As estimativas para o crescimento em 2022 continuaram a recuar na semana passada, com vários analistas passando a projetar uma expansão inferior a 1% para a economia brasileira no ano que vem – para este ano, as apostas estão na casa de 5%. As novas previsões embutem um avanço modesto do consumo das famílias, que responde por mais de 60% do PIB pelo lado da demanda.
A MB Associados, por exemplo, estima um crescimento de apenas 0,4% para o PIB em 2022, projetando uma alta de 0,5% para a demanda das famílias. O Credit Suisse, que tem uma estimativa um pouco menos pessimista para a expansão da economia no ano que vem, de 1,1%, vê o consumo privado avançando 1,5%. Ainda que mais alta que a previsão da MB, esse 1,5% é um número fraco, que evidencia as dificuldades para Jair Bolsonaro nas eleições presidenciais de 2022. Com juros em alta, inflação persistente e nível elevado de endividamento das famílias, o panorama para o consumo privado no ano que vem é pouco animador.
Em 2006, quando Luiz Inácio Lula da Silva foi reeleito, a demanda das famílias cresceu 5,3%, acima dos 4% da variação do PIB; em 2014, ano em que Dilma Rousseff ganhou o segundo mandato, o consumo privado avançou 2,3%, uma taxa moderada, mas bem superior ao 0,5% registrado pelo PIB. O ano de 1998, quando Fernando Henrique Cardoso foi reeleito, é uma exceção. O consumo das famílias recuou 0,7%, enquanto o PIB cresceu 0,3%. O Índice Nacional de Preços ao Consumidor Amplo (IPCA), porém, teve alta de apenas 1,65% naquele ano e havia a memória recente do tombo da inflação, devido ao Plano Real.
Um dos problemas que complicam o cenário para 2022 é a inflação, que afeta especialmente a renda dos mais pobres. Nos 12 meses até agosto, o IPCA acumulou alta de 9,68%. Para as famílias de renda muito baixa, com rendimento domiciliar inferior a R$ 1.808,79 por mês, a inflação em 12 meses chegou a 10,63%, nos cálculos do Instituto de Pesquisa Econômica Aplicada (Ipea).

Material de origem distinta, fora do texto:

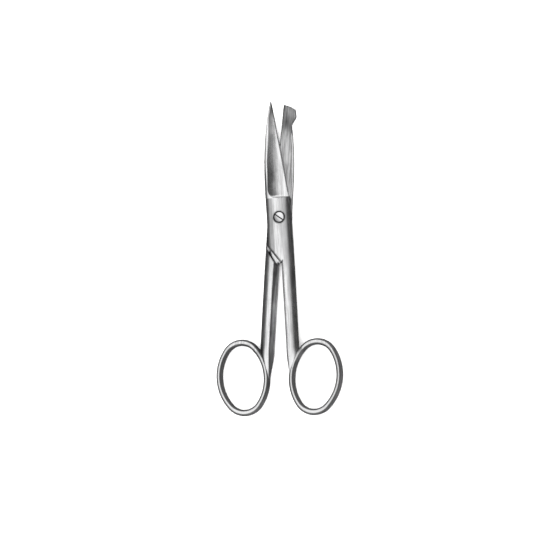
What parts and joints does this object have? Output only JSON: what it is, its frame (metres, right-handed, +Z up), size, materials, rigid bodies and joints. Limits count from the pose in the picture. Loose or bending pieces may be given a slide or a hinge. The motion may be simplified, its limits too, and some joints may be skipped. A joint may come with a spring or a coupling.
{
  "type": "surgical scissors",
  "caption": "Straight surgical scissors with a sharp and a beaked blade, finger rings and a slotted pivot screw.",
  "frame": {"origin": "on the pivot axis, in the plane on which the scissors rest", "axes": "+Y towards the blade tips, +Z up out of the slotted screw head, +X to the side of the ring of the sharp half"},
  "size_m": [0.0601, 0.1453, 0.0057],
  "materials": {
    "ground_steel": "satin stainless steel, ground along its length, polished rings and spines",
    "screw_steel": "turned and polished stainless steel"
  },
  "bodies": {
    "beaked_side": {"beaked_half": "ground_steel", "pivot_screw": "screw_steel"},
    "sharp_side": {"sharp_half": "ground_steel"}
  },
  "joints": [
    {"name": "pivot", "type": "hinge", "parent": "beaked_side", "child": "sharp_side", "pos_m": [0, 0, 0], "axis": [0, 0, 1], "range_deg": [-6.5, 90]}
  ]
}
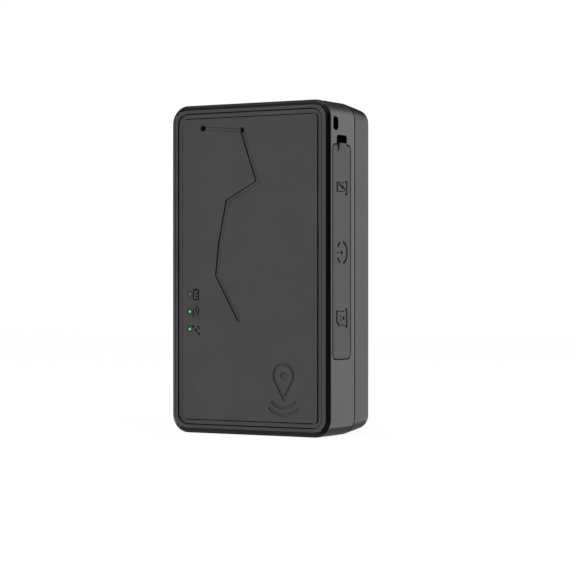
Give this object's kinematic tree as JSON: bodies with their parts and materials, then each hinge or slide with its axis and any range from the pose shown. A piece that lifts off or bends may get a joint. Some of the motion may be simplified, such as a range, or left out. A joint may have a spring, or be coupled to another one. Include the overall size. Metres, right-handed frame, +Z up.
{
  "type": "gps tracker",
  "caption": "Upright slab-shaped tracker: black moulded case, star-line engraving, status lamps, flap over the side ports, magnets in the back.",
  "frame": {"origin": "centre of the bottom end of the case, which is the face it stands on", "axes": "+Z up the case to its top end, +X to the side that carries the port flap as seen from the front, the front face towards -Y and the magnets towards +Y"},
  "size_m": [0.0606, 0.03, 0.108],
  "materials": {
    "case_front": "fine matte grain",
    "case_rear": "fine matte grain",
    "seal": "smooth silicone",
    "flap": "soft matte",
    "button": "fine matte",
    "black_plastic": "smooth",
    "steel": "stamped sheet",
    "circuit_board": "solder mask",
    "shielding": "plated sheet",
    "ceramic": "unglazed ceramic",
    "silvering": "printed silver",
    "antenna_ceramic": "unglazed ceramic",
    "chips": "moulded epoxy",
    "led_bodies": "clear epoxy",
    "lens_off": "frosted, unlit",
    "lens_lit": "frosted, lit green",
    "microphone_can": "gold plated",
    "seal_black": "smooth silicone",
    "membrane": "expanded film",
    "cell_foil": "laminated foil",
    "connector_body": "natural nylon",
    "wire_red": "silicone insulation",
    "wire_black": "silicone insulation",
    "foam": "open cell foam",
    "nickel": "nickel plating",
    "screw_steel": "zinc plated",
    "screw_black": "black oxide"
  },
  "bodies": {
    "case": {"front_shell": "case_front", "rear_shell": "case_rear", "perimeter_gasket": "seal", "flap_anchor": "flap", "power_switch": "steel", "usb_connector": "steel", "usb_tongue": "black_plastic", "sim_socket_cover": "steel", "sim_socket_base": "black_plastic", "main_board": "circuit_board", "modem_module": "shielding", "shield_can": "shielding", "gnss_patch_antenna": "ceramic", "gnss_patch_electrode": "silvering", "lte_antenna": "antenna_ceramic", "board_chips": "chips", "status_leds": "led_bodies", "power_led_lens": "lens_off", "network_led_lens": "lens_lit", "gps_led_lens": "lens_lit", "microphone": "microphone_can", "microphone_boot": "seal_black", "vent_membrane": "membrane", "battery_cell_front": "cell_foil", "battery_cell_rear": "cell_foil", "battery_protection_board": "circuit_board", "battery_connector": "connector_body", "battery_lead_positive": "wire_red", "battery_lead_negative": "wire_black", "battery_foam": "foam", "magnets": "nickel", "board_screws": "screw_steel", "case_screws": "screw_black"},
    "flap": {"port_flap": "flap"},
    "button": {"power_button": "button", "power_switch_plunger": "black_plastic"}
  },
  "joints": [
    {"name": "flap_hinge", "type": "hinge", "parent": "case", "child": "flap", "pos_m": [0.03, -0.00655, 0.0279], "axis": [0, 1, 0], "range_deg": [0, 110]},
    {"name": "power_button_press", "type": "slide", "parent": "case", "child": "button", "axis": [-1, 0, 0], "range_m": [0, 0.0004], "stiffness_N_per_m": 2000}
  ]
}
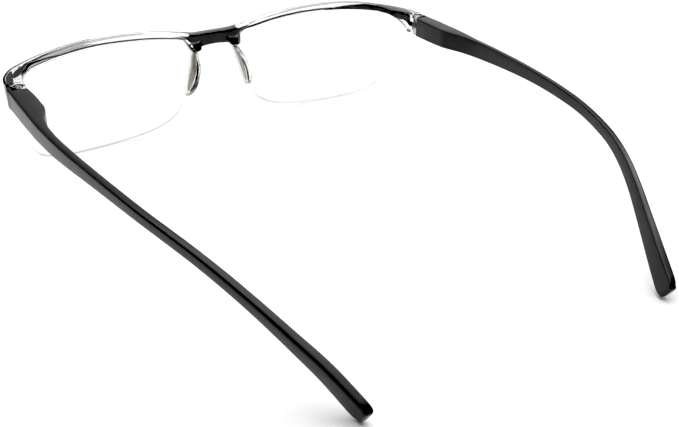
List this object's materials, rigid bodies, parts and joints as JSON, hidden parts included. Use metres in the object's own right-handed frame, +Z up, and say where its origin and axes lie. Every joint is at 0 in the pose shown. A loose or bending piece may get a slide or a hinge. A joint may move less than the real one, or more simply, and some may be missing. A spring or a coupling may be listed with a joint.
{
  "type": "half rim eyeglasses",
  "caption": "Half rim eyeglasses: a moulded brow bar carries rectangular lenses with bare lower edges, soft nose pads and folding temples.",
  "frame": {"origin": "centre of the bounding box, at the bottom plane through the lens bottoms and the temple tips", "axes": "+X towards the wearer's left, -Y forwards out of the lenses, +Y back along the temples, +Z up"},
  "size_m": [0.1394, 0.1568, 0.0346],
  "materials": {
    "clear_plastic": "clear gloss moulding, tinted gloss black over the bridge and end pieces",
    "lens_clear": "clear polished acrylic",
    "nylon_clear": "clear monofilament",
    "silicone_clear": "clear soft silicone",
    "temple_black": "black satin",
    "screw_steel": "turned steel",
    "insert_nickel": "nickel plated, turned"
  },
  "bodies": {
    "front": {"front_frame": "clear_plastic", "lens_left": "lens_clear", "lens_cord_left": "nylon_clear", "nose_pad_left": "silicone_clear", "hinge_screw_left": "screw_steel", "hinge_insert_left": "insert_nickel", "lens_right": "lens_clear", "lens_cord_right": "nylon_clear", "nose_pad_right": "silicone_clear", "hinge_screw_right": "screw_steel", "hinge_insert_right": "insert_nickel"},
    "temple_left": {"temple_left": "temple_black"},
    "temple_right": {"temple_right": "temple_black"}
  },
  "joints": [
    {"name": "temple_left_fold", "type": "hinge", "parent": "front", "child": "temple_left", "pos_m": [0.0663, -0.05708, 0.0278], "axis": [0, 0, 1], "range_deg": [0, 80]},
    {"name": "temple_right_fold", "type": "hinge", "parent": "front", "child": "temple_right", "pos_m": [-0.0663, -0.05708, 0.0278], "axis": [0, 0, -1], "range_deg": [0, 84]}
  ]
}
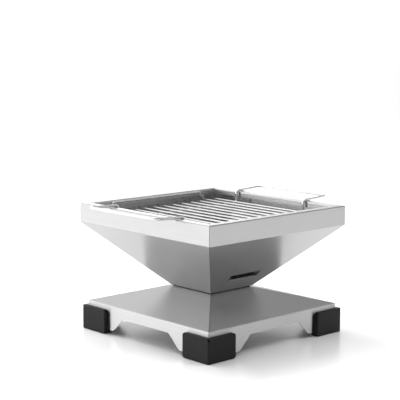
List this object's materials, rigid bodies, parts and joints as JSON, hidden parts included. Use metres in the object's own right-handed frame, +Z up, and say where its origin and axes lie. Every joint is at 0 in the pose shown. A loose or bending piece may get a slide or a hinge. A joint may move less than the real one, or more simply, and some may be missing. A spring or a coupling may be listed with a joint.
{
  "type": "fire pit with grate",
  "caption": "Square stainless fire pit: hopper bowl with a flanged rim on a pyramid base, rubber corner shoes and a lift-off wire cooking grate.",
  "frame": {"origin": "centre of the floor area under the object", "axes": "+Z up; +X along the line between the two hand bars, to the right; louvers face -Y (front) and +Y (back)"},
  "size_m": [0.4208, 0.33, 0.2334],
  "materials": {
    "bowl_steel": "satin, fine grain",
    "base_steel": "satin, fine grain",
    "neck_plate_steel": "dull",
    "fastener_steel": "bright stainless",
    "grate_wire": "polished stainless wire",
    "charcoal_wire": "drawn stainless wire",
    "foot_rubber": "matt black moulded rubber"
  },
  "bodies": {
    "fire_pit": {"base_panel_back": "base_steel", "base_panel_front": "base_steel", "base_panel_left": "base_steel", "base_panel_right": "base_steel", "bowl_floor_plate": "bowl_steel", "bowl_panel_back": "bowl_steel", "bowl_panel_front": "bowl_steel", "bowl_panel_left": "bowl_steel", "bowl_panel_right": "bowl_steel", "neck_bolts": "fastener_steel", "neck_nuts": "fastener_steel", "neck_plate": "neck_plate_steel", "neck_washers": "fastener_steel", "rubber_foot_back_left": "foot_rubber", "rubber_foot_back_right": "foot_rubber", "rubber_foot_front_left": "foot_rubber", "rubber_foot_front_right": "foot_rubber"},
    "cooking_grate": {"grill_rod_01": "grate_wire", "grill_rod_02": "grate_wire", "grill_rod_03": "grate_wire", "grill_rod_04": "grate_wire", "grill_rod_05": "grate_wire", "grill_rod_06": "grate_wire", "grill_rod_07": "grate_wire", "grill_rod_08": "grate_wire", "grill_rod_09": "grate_wire", "grill_rod_10": "grate_wire", "grill_rod_11": "grate_wire", "grill_rod_12": "grate_wire", "grill_rod_13": "grate_wire", "guard_wire_back": "grate_wire", "guard_wire_front": "grate_wire", "handle_wire_left": "grate_wire", "handle_wire_right": "grate_wire"},
    "charcoal_grate": {"charcoal_bar_left": "charcoal_wire", "charcoal_bar_right": "charcoal_wire", "charcoal_rod_01": "charcoal_wire", "charcoal_rod_02": "charcoal_wire", "charcoal_rod_03": "charcoal_wire", "charcoal_rod_04": "charcoal_wire", "charcoal_rod_05": "charcoal_wire", "charcoal_rod_06": "charcoal_wire", "charcoal_rod_07": "charcoal_wire", "charcoal_rod_08": "charcoal_wire", "charcoal_rod_09": "charcoal_wire", "charcoal_rod_10": "charcoal_wire", "charcoal_rod_11": "charcoal_wire"}
  },
  "joints": [
    {"name": "cooking_grate_lift", "type": "slide", "parent": "fire_pit", "child": "cooking_grate", "axis": [0, 0, 1], "range_m": [0, 0.12]},
    {"name": "charcoal_grate_lift", "type": "slide", "parent": "fire_pit", "child": "charcoal_grate", "axis": [0, 0, 1], "range_m": [0, 0.06]}
  ]
}
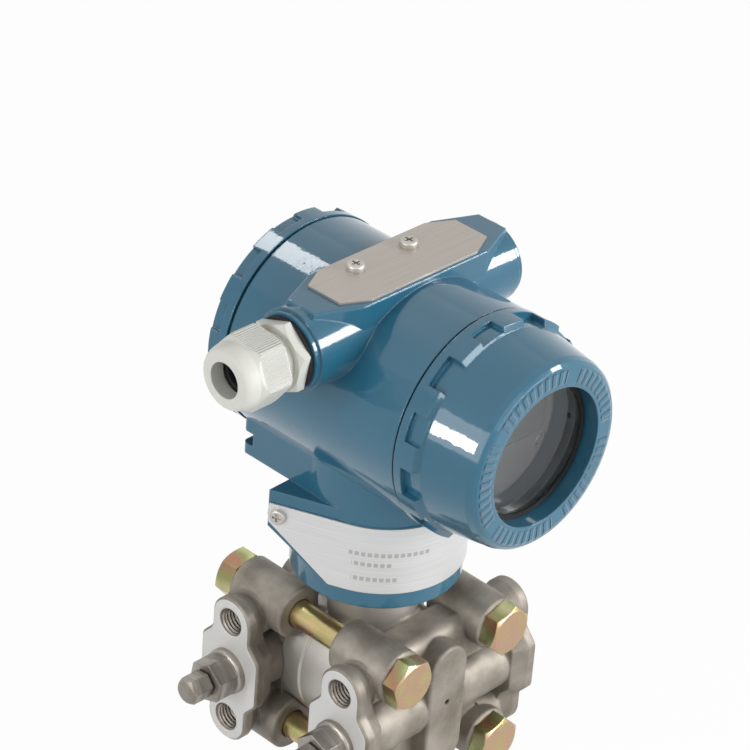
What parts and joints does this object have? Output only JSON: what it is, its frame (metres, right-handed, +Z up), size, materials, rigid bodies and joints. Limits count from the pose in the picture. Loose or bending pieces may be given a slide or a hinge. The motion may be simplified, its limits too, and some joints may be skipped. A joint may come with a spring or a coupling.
{
  "type": "differential pressure transmitter",
  "caption": "Field pressure transmitter: round two-chamber housing with window cover and cable gland on a measuring cell bolted between two process flanges.",
  "frame": {"origin": "centre of the four tapped holes of the process connection, on the faces of the +X flange pads", "axes": "+X out of the process connection, +Y away from the window towards the blank rear cover, +Z up along the neck; the cable gland points to -X"},
  "size_m": [0.1249, 0.1213, 0.1992],
  "materials": {
    "blue_enamel": "gloss powder coat with a fine orange peel",
    "cast_steel": "blasted cast stainless steel, machined on the pads",
    "turned_steel": "turned stainless steel",
    "dark_steel": "dark machined steel",
    "sheet_steel": "finely brushed stainless sheet",
    "yellow_zinc": "yellow zinc plating with rainbow tints",
    "white_nylon": "moulded off-white nylon",
    "black_rubber": "matt black rubber",
    "seal_polymer": "off-white fluoropolymer",
    "dark_plastic": "dark moulded plastic",
    "panel_face": "grey-green display panel",
    "board_green": "green board with a tinned can",
    "nickel_brass": "nickel-plated brass",
    "window_pane": "thick clear glass"
  },
  "bodies": {
    "transmitter": {"electronics_housing": "blue_enamel", "sensor_module": "turned_steel", "front_flange": "cast_steel", "rear_flange": "cast_steel", "front_process_seal": "seal_polymer", "rear_process_seal": "seal_polymer", "front_diaphragm": "sheet_steel", "rear_diaphragm": "sheet_steel", "flange_bolts": "yellow_zinc", "flange_nuts": "yellow_zinc", "front_vent_body": "dark_steel", "rear_vent_body": "dark_steel", "electronics_board": "board_green", "board_pillars": "nickel_brass", "display_module": "dark_plastic", "display_panel": "panel_face", "display_screws": "nickel_brass", "terminal_block": "dark_plastic", "terminal_screws": "nickel_brass", "terminal_fixings": "nickel_brass", "earth_screw": "nickel_brass", "top_nameplate": "sheet_steel", "nameplate_screws": "turned_steel", "neck_tag": "sheet_steel", "tag_screws": "turned_steel", "gland_washer": "black_rubber", "gland_body": "white_nylon", "conduit_plug": "turned_steel"},
    "front_cover_carrier": {"front_cover_seal": "black_rubber"},
    "front_cover": {"front_cover": "blue_enamel", "window_glass": "window_pane", "window_gasket": "black_rubber", "window_retainer": "turned_steel"},
    "rear_cover_carrier": {"rear_cover_seal": "black_rubber"},
    "rear_cover": {"rear_cover": "blue_enamel"},
    "gland_seal": {"gland_seal": "black_rubber"},
    "gland_nut": {"gland_nut": "white_nylon"},
    "front_vent_ball": {"front_vent_ball": "turned_steel"},
    "front_vent_stem": {"front_vent_stem": "dark_steel"},
    "rear_vent_ball": {"rear_vent_ball": "turned_steel"},
    "rear_vent_stem": {"rear_vent_stem": "dark_steel"},
    "span_adjuster": {"span_adjuster": "nickel_brass"},
    "zero_adjuster": {"zero_adjuster": "nickel_brass"}
  },
  "joints": [
    {"name": "front_cover_travel", "type": "slide", "parent": "transmitter", "child": "front_cover_carrier", "axis": [0, -1, 0], "range_m": [0, 0.0076]},
    {"name": "front_cover_turn", "type": "hinge", "parent": "front_cover_carrier", "child": "front_cover", "pos_m": [-0.0429, 0, 0.1207], "axis": [0, -1, 0], "range_deg": [0, 1800]},
    {"name": "rear_cover_travel", "type": "slide", "parent": "transmitter", "child": "rear_cover_carrier", "axis": [0, 1, 0], "range_m": [0, 0.0076]},
    {"name": "rear_cover_turn", "type": "hinge", "parent": "rear_cover_carrier", "child": "rear_cover", "pos_m": [-0.0429, 0, 0.1207], "axis": [0, 1, 0], "range_deg": [0, 1800]},
    {"name": "gland_nut_travel", "type": "slide", "parent": "transmitter", "child": "gland_seal", "axis": [-1, 0, 0], "range_m": [0, 0.006]},
    {"name": "gland_nut_turn", "type": "hinge", "parent": "gland_seal", "child": "gland_nut", "pos_m": [-0.11, 0, 0.1467], "axis": [-1, 0, 0], "range_deg": [0, 1460]},
    {"name": "front_vent_travel", "type": "slide", "parent": "transmitter", "child": "front_vent_ball", "axis": [-1, 0, 0], "range_m": [0, 0.002]},
    {"name": "front_vent_turn", "type": "hinge", "parent": "front_vent_ball", "child": "front_vent_stem", "pos_m": [-0.1, -0.027, 0], "axis": [-1, 0, 0], "range_deg": [0, 740]},
    {"name": "rear_vent_travel", "type": "slide", "parent": "transmitter", "child": "rear_vent_ball", "axis": [-1, 0, 0], "range_m": [0, 0.002]},
    {"name": "rear_vent_turn", "type": "hinge", "parent": "rear_vent_ball", "child": "rear_vent_stem", "pos_m": [-0.1, 0.027, 0], "axis": [-1, 0, 0], "range_deg": [0, 740]},
    {"name": "span_adjuster_press", "type": "slide", "parent": "transmitter", "child": "span_adjuster", "axis": [0, 0, -1], "range_m": [0, 0.0011], "stiffness_N_per_m": 200},
    {"name": "zero_adjuster_press", "type": "slide", "parent": "transmitter", "child": "zero_adjuster", "axis": [0, 0, -1], "range_m": [0, 0.0011], "stiffness_N_per_m": 200}
  ],
  "couplings": [
    {"joint": "front_cover_travel", "follows": "front_cover_turn", "m_per_rad": 0.00023873},
    {"joint": "rear_cover_travel", "follows": "rear_cover_turn", "m_per_rad": 0.00023873},
    {"joint": "gland_nut_turn", "follows": "gland_nut_travel", "rad_per_m": 4188.8},
    {"joint": "front_vent_turn", "follows": "front_vent_travel", "rad_per_m": 6283.2},
    {"joint": "rear_vent_turn", "follows": "rear_vent_travel", "rad_per_m": 6283.2}
  ]
}
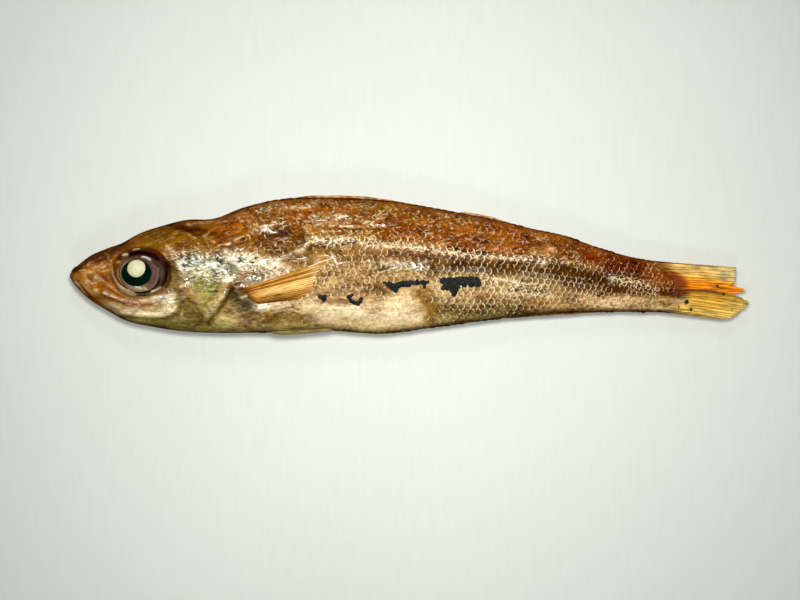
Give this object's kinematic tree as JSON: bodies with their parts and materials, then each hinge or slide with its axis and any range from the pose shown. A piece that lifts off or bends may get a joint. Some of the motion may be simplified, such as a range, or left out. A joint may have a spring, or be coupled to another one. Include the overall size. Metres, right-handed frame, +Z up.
{
  "type": "whole smoked fish",
  "caption": "Whole small smoked fish with head, eyes, scales and folded fins, lying flat on its right side.",
  "frame": {"origin": "centre of the fish's outline seen from above, on the surface it lies on", "axes": "+X from the head to the tail, +Y from the belly to the back, +Z up through the left flank"},
  "size_m": [0.1997, 0.0415, 0.021],
  "materials": {
    "smoked_skin": "golden-brown smoked skin with a dry shine"
  },
  "bodies": {
    "root": {"fish": "smoked_skin"}
  },
  "joints": []
}
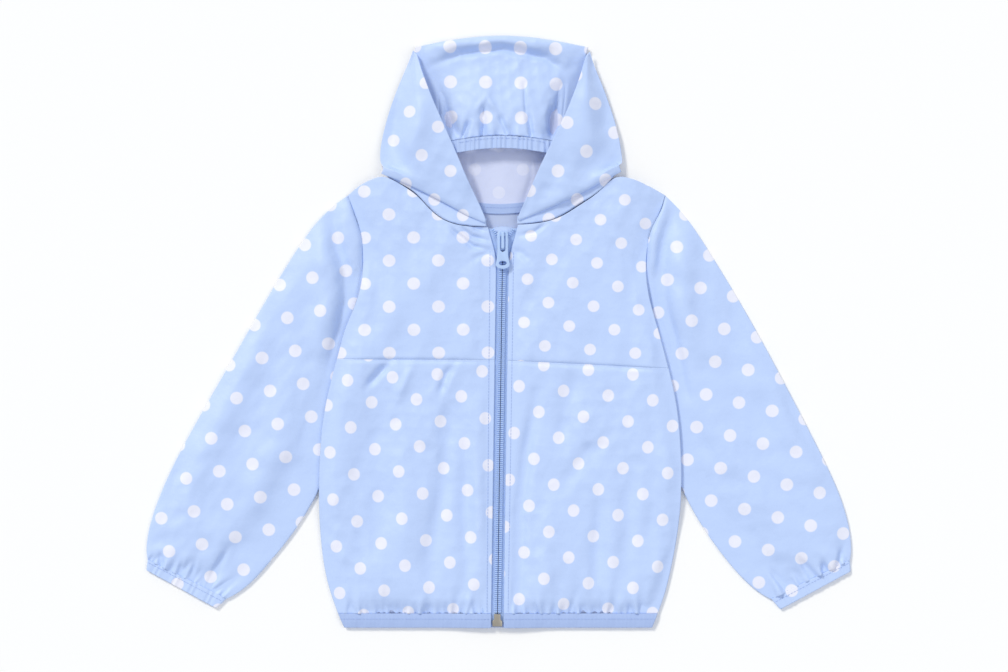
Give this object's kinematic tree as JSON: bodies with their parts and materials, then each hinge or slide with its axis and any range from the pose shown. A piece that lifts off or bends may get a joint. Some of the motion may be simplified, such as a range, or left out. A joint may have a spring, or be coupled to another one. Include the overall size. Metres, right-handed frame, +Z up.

No fim do primeiro mês do governo Bolsonaro, em janeiro de 2019, a cesta básica em São Paulo custava R$ 707,08, segundo pesquisa do Procon-SP e do Departamento Intersindical de Estatística e Estudos Socioeconômicos (Dieese), incluindo itens de alimentação, limpeza e higiene pessoal. O valor correspondia a 70,8% do salário mínimo, à época fixado em R$ 998. No fim de agosto deste ano, eram necessários R$ 1.077,01 para comprar a cesta básica, o equivalente a 97,8% do piso salarial de R$ 1.100. No período, a cesta subiu 52,3%, enquanto o salário mínimo aumentou 10,2%. A corrosão da renda pela inflação é um dos fatores que têm derrubado a popularidade do presidente.
Esse cenário de persistência das pressões inflacionárias tem levado muitos bancos e consultorias a apostar num ciclo de alta da Selic bem mais forte do que se imaginava há alguns meses. Para o Credit Suisse, os juros básicos, hoje em 5,25% ao ano, vão terminar 2021 em 8,25%, subindo mais 1,5 ponto percentual no ano que vem, encerrando 2022 em 9,75%. O banco vê o IPCA em 8,5% em 2021 e em 5,2% em 2022, acima das meta perseguidas pelo Banco Central (BC), de 3,75% neste ano e de 3,5% no próximo.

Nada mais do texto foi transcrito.